Öncelikle siyaset; reel faktörler (gerçekçi bulgular) üzerine oturmak zorundadır. Şüphesiz insanların ahlaki ve geleneksel özellikleri; topluma karşı hissi ve manevi yakınlıkları çok önemli birer değerdir. Fakat siyaset; bu manevi niteliklerin insan kişiliklerine yön vermesinin arkasından, kadroların toplumsal sistemi ve işleyiş mekanizmasını olumlu yöne kanalize etme, insan hak ve huzurunun elde edilmesi ile ilgili pratik ve temel hedefleri gerçekleştirebilme mahareti olmalıdır.
Bundan dolayı, ülkeye yön verecek siyasi kadroların; öncelikle toplumla işbirliği içerisinde, onların bakışıyla olaylara bakabilen bürokrat ve teknokratlardan seçilmesi önem arzetmektedir.
İkinci olarak; bu kadroların, ülke ve dünya gerçekleri doğrultusunda temel ve köklü projeler ortaya koyabilen ve onları uygulamaya kararlı bir eylem planını yürütebilecek çapta olmaları gerekiyor.
Kendisine güvenilecek bir siyasi hareket; insanının coğrafi, siyasi ve etnik yönlerini mesele etmeksizin, kadrolarının dökümünü yapıp, en uygun yer ve alanda onları değerlendirmeyi başarabilmek zorundadır.
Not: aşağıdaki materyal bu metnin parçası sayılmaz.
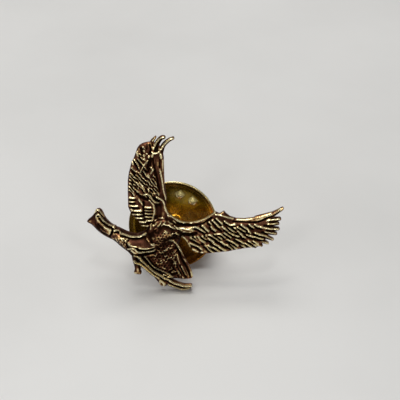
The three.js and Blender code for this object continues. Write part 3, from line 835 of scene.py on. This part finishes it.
def post_solder():
    """The fillet of solder round the pad."""
    rng = np.random.default_rng(5)
    wave = [rng.uniform(0, 2 * math.pi) for _ in range(3)]
    verts, faces = turned([(1.05, 0.06), (1.33, 0.06), (1.28, 0.12), (1.18, 0.22), (1.1, 0.32),
                           (1.05, 0.35)], 72)
    moved = []
    for x, y, z in verts:
        angle = math.atan2(y, x)
        lump = 1 + 0.02 * math.sin(3 * angle + wave[0]) + 0.02 * math.sin(7 * angle + wave[1])
        moved.append((x * lump, y * lump, z * (1 + 0.05 * math.sin(5 * angle + wave[2]))))
    return moved, faces


# ---- Materials ----

def material(name, colour, metallic, roughness):
    made = bpy.data.materials.new(name)
    made.use_nodes = True
    shader = made.node_tree.nodes["Principled BSDF"]
    shader.inputs["Base Color"].default_value = (*colour, 1)
    shader.inputs["Metallic"].default_value = metallic
    shader.inputs["Roughness"].default_value = roughness
    return made, made.node_tree, shader


def ramp(tree, source, stops):
    """A colour ramp fed by a socket; each stop is a place and a colour."""
    node = tree.nodes.new("ShaderNodeValToRGB")
    while len(node.color_ramp.elements) < len(stops):
        node.color_ramp.elements.new(1.0)
    for element, (place, colour) in zip(node.color_ramp.elements, stops):
        element.position = place
        element.color = (*colour, 1)
    tree.links.new(source, node.inputs["Fac"])
    return node.outputs["Color"]


def spread(tree, source, low, high, to_low, to_high):
    node = tree.nodes.new("ShaderNodeMapRange")
    for key, value in {"From Min": low, "From Max": high,
                       "To Min": to_low, "To Max": to_high}.items():
        node.inputs[key].default_value = value
    tree.links.new(source, node.inputs["Value"])
    return node.outputs["Result"]


def noise(tree, scale, detail=4.0):
    """Noise over the object's own metres, scale in bumps per metre."""
    place = tree.nodes.new("ShaderNodeTexCoord").outputs["Object"]
    node = tree.nodes.new("ShaderNodeTexNoise")
    node.inputs["Scale"].default_value = scale
    node.inputs["Detail"].default_value = detail
    tree.links.new(place, node.inputs["Vector"])
    return node.outputs["Fac"]


def bump(tree, shader, height, distance):
    node = tree.nodes.new("ShaderNodeBump")
    node.inputs["Distance"].default_value = distance
    tree.links.new(height, node.inputs["Height"])
    tree.links.new(node.outputs["Normal"], shader.inputs["Normal"])


def mottled(tree, source, scale, detail, swing):
    """A value with noise added to it, of up to a swing either way."""
    node = tree.nodes.new("ShaderNodeMath")
    node.operation = "ADD"
    tree.links.new(source, node.inputs[0])
    tree.links.new(spread(tree, noise(tree, scale, detail), 0.3, 0.7, -swing, swing),
                   node.inputs[1])
    return node.outputs["Value"]


def stored(tree, name):
    """A number that the mesh keeps for each of its points."""
    node = tree.nodes.new("ShaderNodeAttribute")
    node.attribute_name = name
    return node.outputs["Fac"]


def antique_gold():
    """Gold plate with a dark patina left in its hollows and painted highlights along its lines and
    outline, read from each point's crest value.
    """
    made, tree, shader = material("antique_gold", (0.7, 0.5, 0.25), 1.0, 0.3)
    crest = mottled(tree, stored(tree, "crest"), 2600, 4.0, 0.16)
    level = spread(tree, mottled(tree, crest, 8000, 2.0, 0.12), -1, 1, 0, 1)
    tree.links.new(ramp(tree, level, [
        (0.12, (0.018, 0.007, 0.003)), (0.42, (0.095, 0.034, 0.019)), (0.6, (0.21, 0.09, 0.045)),
        (0.71, (0.66, 0.42, 0.16)), (0.83, (1.0, 0.88, 0.52))]), shader.inputs["Base Color"])
    tree.links.new(spread(tree, level, 0.3, 0.8, 0.55, 0.27), shader.inputs["Roughness"])
    tree.links.new(spread(tree, level, 0.6, 0.9, 1.0, 0.78), shader.inputs["Metallic"])
    bump(tree, shader, noise(tree, 9000, 3.0), 0.00002)
    return made


def amber_brass():
    """Bright rolled brass under an amber lacquer."""
    made, tree, shader = material("amber_brass", (0.72, 0.42, 0.08), 0.9, 0.2)
    level = mottled(tree, stored(tree, "lacquer_and_shading"), 420, 3.0, 0.035)
    # pale first stop: painted highlight and reflection on the bosses and the rim's top; dark
    # red-brown last stop: painted shadow
    tree.links.new(ramp(tree, level, [
        (0.0, (1.0, 0.84, 0.32)), (0.15, (0.62, 0.53, 0.32)), (0.38, (0.88, 0.4, 0.016)),
        (0.54, (0.32, 0.19, 0.007)), (0.72, (0.11, 0.068, 0.004)), (1.0, (0.24, 0.09, 0.006))]),
        shader.inputs["Base Color"])
    tree.links.new(spread(tree, noise(tree, 1500), 0.3, 0.7, 0.18, 0.32),
                   shader.inputs["Roughness"])
    # less metallic where pale, so the painted reflection stays bright
    tree.links.new(spread(tree, level, 0.0, 0.1, 0.3, 0.9), shader.inputs["Metallic"])
    shader.inputs["Coat Weight"].default_value = 0.2
    shader.inputs["Coat Roughness"].default_value = 0.08
    bump(tree, shader, noise(tree, 900, 2.0), 0.00003)
    return made


def plain_metal(name, colour, roughness, grain):
    made, tree, shader = material(name, colour, 1.0, roughness)
    tree.links.new(spread(tree, noise(tree, grain), 0.3, 0.7, roughness * 0.75, roughness * 1.3),
                   shader.inputs["Roughness"])
    bump(tree, shader, noise(tree, grain * 2), 0.00001)
    return made


# ---- Pieces ----

def add_piece(name, verts, faces, finish, body, slot, node, smooth_angle):
    """A mesh in the pin's millimetres, placed in the row's metres and riding on a body."""
    mesh = bpy.data.meshes.new(name)
    mesh.from_pydata([tuple(v) for v in verts], [], faces)
    mesh.validate()
    mesh.transform(PIN)
    mesh.materials.append(finish)
    mesh.shade_smooth()
    made = bpy.data.objects.new(name, mesh)
    bpy.context.collection.objects.link(made)
    mesh.set_sharp_from_angle(angle=math.radians(smooth_angle))
    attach(made, body)
    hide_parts(node)
    return made


def store(made, name, values):
    """Keep a number for each point of a mesh, for its material to read."""
    layer = made.data.attributes.new(name, "FLOAT", "POINT")
    layer.data.foreach_set("value", values.astype(np.float32))


def add_eagle(finish):
    verts, faces, tone = relief_mesh(sculpt_eagle())
    made = add_piece("eagle", verts, faces, finish, "badge", "antique_gold", "eagle_casting", 50)
    store(made, "crest", tone)


def lacquer(places, label):
    """How deep the amber lacquer lies at each point, with light and shade painted in: darker
    towards the top and near the rim there, darker left of x = -2.5, a painted shadow of the
    casting over the lower side and the rim's lower half, a painted highlight on the rim's upper
    half, and on the bosses a pale painted reflection that turns to painted shade below their
    middles."""
    x, y, z = places.T
    depth = np.full(len(places), 0.26)
    if label != "dish":
        return depth
    radius = np.hypot(x, y)
    # darker towards the top, and deepest near the rim there
    upper = np.clip((y - 1.5) / 2.2, 0, 1)
    # painted shadow of the casting, deepening down the dish's lower side
    lower = np.clip((0.2 - y) / 1.2, 0, 1)
    depth = 0.36 + 0.3 * upper + 0.62 * lower + 0.1 * np.clip((radius - 4.4) / 0.7, 0, 1) * upper
    # darker left of x = -2.5
    depth = np.where(x < -2.5, 0.6, depth)
    # the rim: painted shadow on its lower half, a painted highlight on its upper half, darker left
    # of x = -2.5
    rim = radius > CLUTCH_RADIUS - 0.28
    depth[rim] = np.where(x[rim] < -2.5, 0.66, np.where(y[rim] < 0, 0.95, 0.1))
    # the bosses: a pale painted reflection at their middles and above, turning to painted shade
    # below
    raised = (-z < FLOOR - 0.02) & (radius < 4.9)
    for angle in BOSS_ANGLES:
        boss_x, boss_y, _ = on_clutch(BOSS_CIRCLE, 0, 0, angle)
        on_boss = raised & (np.hypot(x - boss_x, y - boss_y) < 0.9)
        depth[on_boss] = 0.32 * np.clip((boss_y - y[on_boss]) / 0.5, 0, 1)
    return depth


gold = antique_gold()
amber = amber_brass()
wire_gold = plain_metal("post_gold", (0.78, 0.6, 0.3), 0.25, 3000)
solder_grey = plain_metal("solder", (0.42, 0.39, 0.34), 0.5, 2500)
steel = plain_metal("spring_steel", (0.6, 0.58, 0.54), 0.3, 4000)

add_eagle(gold)
for label, shape, finish, body, slot, node in [
    ("post", pin_post(), wire_gold, "badge", "post_gold", "pin_post"),
    ("solder_fillet", post_solder(), solder_grey, "badge", "solder", "post_solder"),
    ("dish", clutch_disc(), amber, "clutch", "amber_brass", "clutch_disc"),
    ("cover", clutch_cover(), amber, "clutch", "amber_brass", "clutch_cover"),
    ("ear_upper", finger_ear(0), amber, "upper_ear", "amber_brass", "finger_ear_upper"),
    ("ear_lower", finger_ear(1), amber, "lower_ear", "amber_brass", "finger_ear_lower"),
    ("spring_ring", grip_spring(), steel, "spring", "spring_steel", "grip_spring"),
]:
    made = add_piece(label, *shape, finish, body, slot, node, 40)
    if finish is amber:
        store(made, "lacquer_and_shading", lacquer(np.array(shape[0]), label))

# ---- Stage: table, lights, camera ----

CAMERA_RISE = 12  # degrees from the casting's normal up to the line of sight
CAMERA_DISTANCE = 0.150
PICTURE_WIDTH = 0.050  # at the casting
PICTURE_CENTRE = (3.46, 4.02, 0.0)  # in the pin's millimetres


def add_table():
    bpy.ops.mesh.primitive_plane_add(size=1.2)
    table = bpy.context.object
    table.name = "table"
    made, tree, shader = material("table", (0.68, 0.675, 0.66), 0.0, 0.45)
    tree.links.new(ramp(tree, noise(tree, 18, 5.0), [
        (0.35, (0.64, 0.635, 0.62)), (0.6, (0.7, 0.695, 0.68))]), shader.inputs["Base Color"])
    table.data.materials.append(made)


def add_camera():
    data = bpy.data.cameras.new("camera")
    camera = bpy.data.objects.new("camera", data)
    bpy.context.collection.objects.link(camera)
    target = PIN @ Vector(PICTURE_CENTRE)
    rise = math.radians(CAMERA_RISE)
    sight = math.cos(rise) * FACE + math.sin(rise) * UP
    camera.location = target + CAMERA_DISTANCE * sight
    camera.rotation_euler = (-sight).to_track_quat("-Z", "Y").to_euler()
    data.angle = 2 * math.atan(PICTURE_WIDTH / 2 / CAMERA_DISTANCE)
    data.clip_start = 0.005
    bpy.context.scene.camera = camera


def add_area(name, place, aim, size, power, colour=(1, 1, 1)):
    data = bpy.data.lights.new(name, "AREA")
    data.shape = "RECTANGLE"
    data.size, data.size_y = size
    data.energy = power
    data.color = colour
    lamp = bpy.data.objects.new(name, data)
    bpy.context.collection.objects.link(lamp)
    lamp.location = place
    lamp.rotation_euler = (Vector(aim) - Vector(place)).to_track_quat("-Z", "Y").to_euler()


def add_lights():
    add_area("window", (-0.06, 0.17, 0.38), (0, 0, 0), (0.28, 0.28), 1.08, (1.0, 0.99, 0.97))
    add_area("ceiling", (-0.02, 0.0, 0.42), (0, 0, 0), (0.22, 0.22), 0.3)
    for name, place, size, power in [
        ("front_card", (0.05, -0.5, 0.09), (0.5, 0.16), 0.18),
        ("front_lamp_left", (-0.14, -0.28, 0.26), (0.06, 0.06), 0.16),
        ("front_lamp_right", (0.14, -0.26, 0.3), (0.06, 0.06), 0.12),
        ("top_lamp", (0.02, -0.12, 0.4), (0.06, 0.06), 0.14),
        ("left_card", (-0.45, -0.05, 0.1), (0.4, 0.16), 0.15),
        ("right_card", (0.45, 0.0, 0.1), (0.4, 0.16), 0.2),
        ("back_card", (0.0, 0.5, 0.12), (0.5, 0.2), 0.1),
    ]:
        add_area(name, place, (0, 0, 0.01), size, power)
    world = bpy.data.worlds.new("world")
    world.use_nodes = True
    world.node_tree.nodes["Background"].inputs["Color"].default_value = (0.9, 0.92, 0.95, 1)
    world.node_tree.nodes["Background"].inputs["Strength"].default_value = 0.1
    bpy.context.scene.world = world
    bpy.context.scene.view_settings.view_transform = "Standard"


add_camera()
add_table()
add_lights()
Kadrolaşma hareketinin temelinde; dost, hemşehri, yeğen, amca, arkadaş, ağabey gibi faktörler değil; ehliyet, tecrübe ve nitelik yeterliliği aranmak durumundadır.
Topluma ümit verebilecek siyasi hareket, herkese karşı açık, yakın, güvenilir ve çevresinde sevilen, iş başarmış insanlardan oluşan "tabii ve sosyal yapılanma önderleri" ile kendi bünyesini oluşturan bir anlayışın eseri olmakla, ancak misyonunu yayabilir ve güven sağlayabilir.
Şimdiye kadarki birçok siyasi hareket; ya kuruluşunda veya kuruluşundan bir süre sonra, topluma malolmak yerine; toplumu gütmek ve kullanmak isteyen kimi "zinde güçler"in etki alanına girmiş; halka karşı sürekli "show" yapıp, bu tür grubların isteği doğrultusunda hareket etmiştir.
Bundan sonraki zaman dilimi, siyasetin "zor yapılacağı" bir dönemdir. Siyaset; artık, "sosyal kimliği" oturmuş bir kesimin bilgisi, görgüsü ve cesareti üzerinde yükselmek durumundadır. Sosyal kimlik oluşmadan, siyasi kimliğin gelişmesi ve toplumda yeni bir oluşuma vesile olması; sosyal kanunlara aykırıdır. Fakat, aceleci ve kişi temelli hareketler, böyle bir değerlendirmeyi yapamamışlar veya yapmak işlerine gelmemiştir. Artistik, kuru, yavan ve dar siyasetçilere bundan sonra bu mücadele sahasında fazla itibar edilmeyecektir.
Sosyal kimliği oluşmamış; stratejilerini toplumsal değerler ve gerçekler üzerine oturtamayan grupların, sadece yükselme, itibar elde etmek ve menfaatlere ulaşmak üzere siyaset etme yolları büyük ölçüde tıkanmıştır. Bunun yanında, siyasi konjonktürün büyük bir boşluk meydana getirdiğini görüp, sadece bundan yararlanmak düşüncesiyle hareket edip, büyük başarılar elde edeceklerine inananlar varsa, aldanmaktadırlar. Şu anda toplum, siyaset alanında tüm mevcut yaklaşım ve metodlara büyük bir şüphe ile bakmakta, kendi dünyasını anlayabilecek; problemlerini çözebilecek bir siyasi oluşumu beklemektedir. Bu bakımdan, böyle bir ortamdaki siyasi hareketin; kendine ve imajına güvenmekle yetinmeyip, toplumu kucaklaması ve ülkedeki geleneksel siyasetin hata ve eksikliklerini ilmi bir incelemeyle belirleyerek politikasını oluşturması gerekecektir. Toplumu, sadece potansiyel güç olarak kabul edip, onunla işbirliğine ve bütünleşmeye gitmeyen siyasi yaklaşımlara, hangi görüş olursa olsun, pek prim verilmeyeceği görülecektir. Türkiye'de önümüzdeki günlerde heyecanın, kavganın ve tarafgirliğin değil; aklın, ihtiyacın ve sistemli hareketin yönlendireceği bir siyasetin hakim olacağı anlaşılmaktadır.